Casualties are highest among the Taliban’s rank-and-file members while their leaders have largely been spared, living in safe havens in remote parts of Afghanistan or across the border in Pakistan. Experts say targeting these leaders would do more to defeat the insurgency than focusing on killing large numbers of foot soldiers.

U.S. drones strikes and other counterterrorism measures which have been largely carried out in the tribal areas of Pakistan’s Khyber Pakhtunkhwa Province have killed many Pakistan Taliban leaders but most Afghan Taliban leaders are believed to be hiding out in Pakistan’s Baluchistan and Sindh provinces.

Other casualties

For the first time in over a decade of war against Taliban, the Afghan government has listed the casualty figures for Afghan security forces.

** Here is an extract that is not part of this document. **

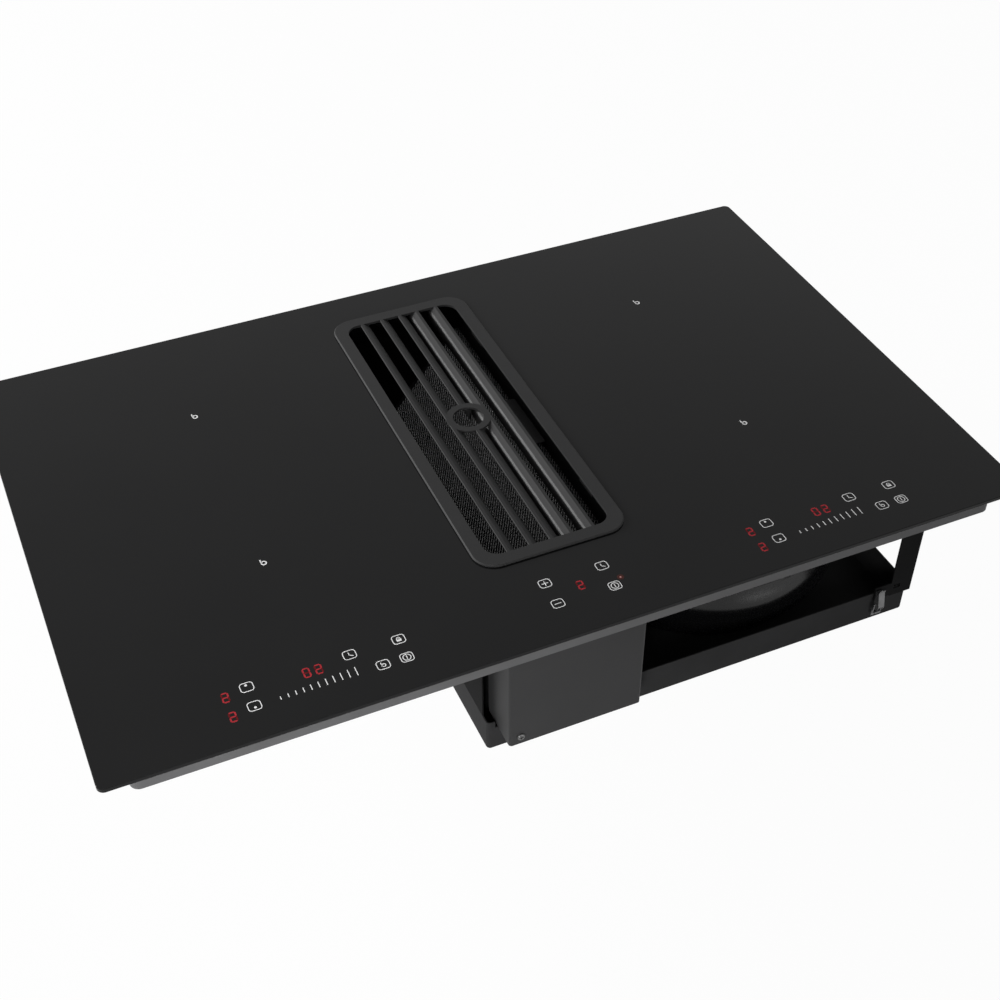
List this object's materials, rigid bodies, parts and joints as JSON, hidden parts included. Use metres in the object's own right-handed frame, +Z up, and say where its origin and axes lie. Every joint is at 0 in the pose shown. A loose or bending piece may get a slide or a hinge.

At least 13,700 Afghan police officers and army soldiers have been killed in the war with more than 16,500 others wounded, according to a statement issued by President Hamid Karzai’s office on March 2.

More than 3,420 NATO allied forces, among them 2,315 U.S. service personnel have died in the war, according to iCasualties website.

Additionally, about 15,000 Afghan civilians have also lost their lives in the war since 2007, according to the United Nations.

Excluding civilian casualties prior to 2007, before the U.N. began recording them, the Afghan war has cost more than 32,000 lives – Afghans and foreigners. This figure does not count the thousands of Taliban fatalities.

And it does not count the more than one million Afghans who died between 1979 and 1989, after the former Soviet Union invaded Afghanistan, or the hundreds of thousands of Afghans who died in a the brutal civil war that followed the Soviet withdrawal.

By some accounts at least two million Afghans have died in more than 35 years of nearly continuous conflict.